From my understanding, this graph shows the amount of speedup that we get on the y axis and the number of instructions that the processor is capable of executing in parallel on the x axis. This is because the likelihood of a large number of instructions (5 or more) being executed in parallel at the assembly level in parallel is very low. Most programs generally have 4 or less instructions that can be executed in parallel at any point in time, due to dependencies. Thus, making processors that are capable of running more than 4 instructions in parallel at a time doesn't give us very much more speedup, but drastically increases the cost. So it isn't worth making such highly parallel processors (capable of running more than 5 or more instructions in parallel at the same time)

Abandon

I am wondering that if the speedup brought out from processor's instruction issue capability is related to the program is runs. Since the more independent instructions exists, the more speedup it can achieve. Meanwhile, programs containing multiplication combined with addition will be more efficient compared with programs with only multiplication or addition. Since normally a processor have different computing unit for different computation instruction.
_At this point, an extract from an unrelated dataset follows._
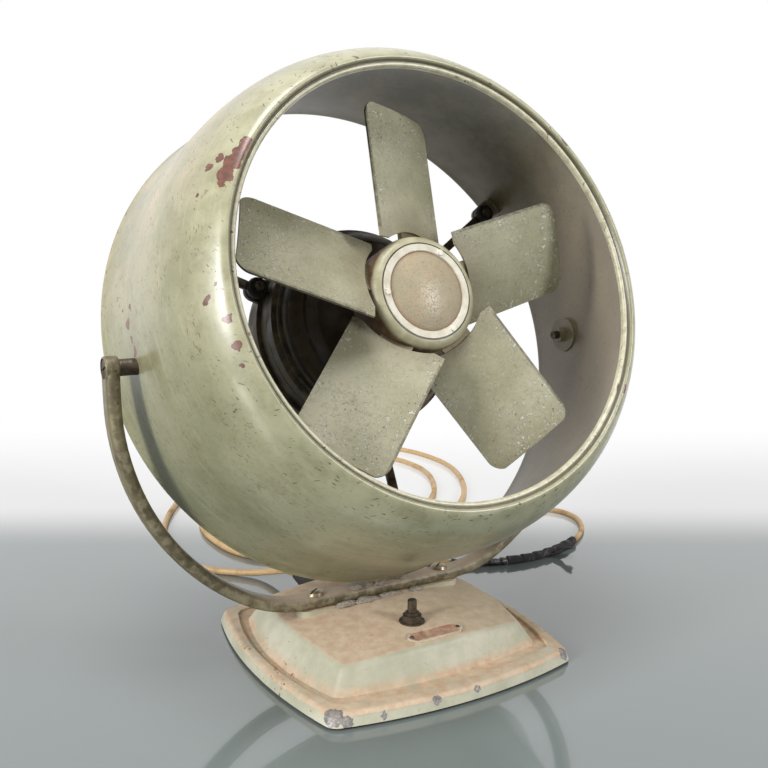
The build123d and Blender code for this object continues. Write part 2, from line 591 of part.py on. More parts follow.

So I am not sure it is ok for us to not consider the factor of the program content when drawing this figure.

pk267

Is this graph for a single program? What if we have a number of programs loaded in memory using the same processor? These programs would be mostly independent from one another. Each one would also have independent instructions within them. In that case, this number(4) - beyond which there is no speedup - seems really low.

slanka

@Abandon For ILP, the program content as you mention does not actually factor in. For the superscalar processor we just added a duplicated second ALU (each ALU can do all arithmetic calculations), so one program with only multiplication vs a program with multiplication and addition do not actually differ. The only thing that effects how many instructions can run in parallel is the dependencies between the different lines of instructions.